8.Constatamos, pois, com desagrado que Marcelo Rebelo de Sousa rendeu-se à moda (como o próprio designou) do “sim, mas…”. Promulgo, mas com reservas. Promulgo, embora discordando. Promulgo, mas o Governo deveria estudar melhor a questão. Ora, então para que serve o Presidente da República? Para assinar papéis? O Presidente foi eleito precisamente para evitar que os Governos façam asneiras, enquanto estudam e não estudam as consequências económico-financeiras das suas decisões.
9.Se o Governo deve estudar primeiro, para que é que o Presidente Marcelo Rebelo de Sousa promulga as leis? Em nome do supremo interesse da cooperação institucional? Para não desagradar tão precocemente à sua grande coligação de apoio eleitoral? Para não cair na popularidade?
10.Mas o Presidente da República defende o superior interesse de Portugal – não defende a sua popularidade pessoal ou aqueles com quem planta magnólias em dias muito bonitos. Até ao momento, temos duas leis promulgadas – duas leis em relação às quais o Presidente tem o pressentimento que terão consequências negativas.
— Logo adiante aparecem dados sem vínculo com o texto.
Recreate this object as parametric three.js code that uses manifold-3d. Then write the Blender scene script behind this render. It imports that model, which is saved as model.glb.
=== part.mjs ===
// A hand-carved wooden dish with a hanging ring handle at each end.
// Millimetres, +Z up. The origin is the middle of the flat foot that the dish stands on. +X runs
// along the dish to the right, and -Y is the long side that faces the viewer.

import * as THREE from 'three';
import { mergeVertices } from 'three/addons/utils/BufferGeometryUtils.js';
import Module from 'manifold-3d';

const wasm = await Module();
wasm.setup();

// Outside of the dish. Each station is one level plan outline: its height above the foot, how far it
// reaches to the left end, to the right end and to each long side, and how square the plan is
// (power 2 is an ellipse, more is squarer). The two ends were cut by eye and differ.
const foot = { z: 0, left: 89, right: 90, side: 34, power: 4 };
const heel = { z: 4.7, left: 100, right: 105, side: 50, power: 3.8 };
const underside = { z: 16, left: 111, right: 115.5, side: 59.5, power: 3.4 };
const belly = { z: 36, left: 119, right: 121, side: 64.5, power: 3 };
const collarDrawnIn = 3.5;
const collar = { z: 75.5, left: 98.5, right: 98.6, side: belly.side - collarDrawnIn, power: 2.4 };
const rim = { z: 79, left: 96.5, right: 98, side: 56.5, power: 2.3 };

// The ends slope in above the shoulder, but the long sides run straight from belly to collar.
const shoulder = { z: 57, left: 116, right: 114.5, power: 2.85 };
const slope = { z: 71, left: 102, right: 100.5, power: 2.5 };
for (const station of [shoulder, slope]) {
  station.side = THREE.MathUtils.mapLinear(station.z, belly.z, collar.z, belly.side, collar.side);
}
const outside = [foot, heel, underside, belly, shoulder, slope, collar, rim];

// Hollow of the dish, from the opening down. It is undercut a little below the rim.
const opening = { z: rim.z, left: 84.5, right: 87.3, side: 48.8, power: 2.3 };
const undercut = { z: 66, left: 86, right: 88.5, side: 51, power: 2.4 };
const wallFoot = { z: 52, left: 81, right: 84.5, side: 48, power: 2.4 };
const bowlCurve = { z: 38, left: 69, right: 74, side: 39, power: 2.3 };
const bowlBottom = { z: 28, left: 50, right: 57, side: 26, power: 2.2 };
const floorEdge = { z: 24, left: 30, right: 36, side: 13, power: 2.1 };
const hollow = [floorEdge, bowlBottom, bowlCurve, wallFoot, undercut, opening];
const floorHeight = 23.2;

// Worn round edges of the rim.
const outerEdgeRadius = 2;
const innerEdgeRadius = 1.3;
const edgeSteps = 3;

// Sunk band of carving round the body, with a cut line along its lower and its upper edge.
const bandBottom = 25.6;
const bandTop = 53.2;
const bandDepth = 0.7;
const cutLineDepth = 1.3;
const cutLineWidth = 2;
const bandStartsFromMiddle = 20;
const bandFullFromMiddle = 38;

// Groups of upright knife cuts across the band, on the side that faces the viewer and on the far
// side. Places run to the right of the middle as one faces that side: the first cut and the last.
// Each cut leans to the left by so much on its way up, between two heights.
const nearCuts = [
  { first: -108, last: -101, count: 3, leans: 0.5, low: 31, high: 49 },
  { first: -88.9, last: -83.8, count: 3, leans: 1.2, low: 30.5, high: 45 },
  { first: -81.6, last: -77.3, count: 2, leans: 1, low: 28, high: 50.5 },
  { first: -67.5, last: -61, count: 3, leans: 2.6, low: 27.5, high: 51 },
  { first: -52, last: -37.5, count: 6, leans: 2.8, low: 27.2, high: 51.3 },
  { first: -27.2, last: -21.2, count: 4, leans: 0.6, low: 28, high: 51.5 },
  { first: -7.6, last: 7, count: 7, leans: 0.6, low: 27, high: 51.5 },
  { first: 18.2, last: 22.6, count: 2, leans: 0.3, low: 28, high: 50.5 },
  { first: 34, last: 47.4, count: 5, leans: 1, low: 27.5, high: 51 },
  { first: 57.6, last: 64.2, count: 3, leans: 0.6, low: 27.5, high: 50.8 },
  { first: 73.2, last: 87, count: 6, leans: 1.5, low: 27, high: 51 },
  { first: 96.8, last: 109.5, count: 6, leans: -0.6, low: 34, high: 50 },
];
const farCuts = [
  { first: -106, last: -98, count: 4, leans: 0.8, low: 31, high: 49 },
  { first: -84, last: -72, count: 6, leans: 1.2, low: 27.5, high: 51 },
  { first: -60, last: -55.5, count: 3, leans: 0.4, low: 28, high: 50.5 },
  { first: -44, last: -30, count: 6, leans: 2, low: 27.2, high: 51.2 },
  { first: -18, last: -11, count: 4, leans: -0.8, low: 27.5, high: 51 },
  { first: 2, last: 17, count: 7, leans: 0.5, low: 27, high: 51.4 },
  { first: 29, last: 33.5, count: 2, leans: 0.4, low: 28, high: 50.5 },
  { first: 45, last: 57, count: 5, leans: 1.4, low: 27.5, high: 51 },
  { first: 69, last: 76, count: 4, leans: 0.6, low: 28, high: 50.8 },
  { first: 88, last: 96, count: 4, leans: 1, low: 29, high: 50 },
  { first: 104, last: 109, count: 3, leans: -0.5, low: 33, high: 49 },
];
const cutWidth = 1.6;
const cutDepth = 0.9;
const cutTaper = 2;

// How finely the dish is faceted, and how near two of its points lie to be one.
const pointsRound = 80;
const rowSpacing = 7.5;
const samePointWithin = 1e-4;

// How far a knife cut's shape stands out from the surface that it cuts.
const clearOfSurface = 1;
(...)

Que vão correr mal – então, mas se vão correr mal não deveria o Presidente Marcelo evitar o mal?
11. Esperamos que o comentador Marcelo Rebelo de Sousa – o da TSF, o da TVI e da RTP que tanto criticaram a promulgação do “sim, mas…” porque esvazia a função presidencial – aconselhe o Presidente Marcelo Rebelo de Sousa na análise do Orçamento de Estado. Seria uma ressurreição pascal – na muito bonita cidade de Celorico de Basto, onde o Presidente passará a Páscoa – muito útil para Portugal.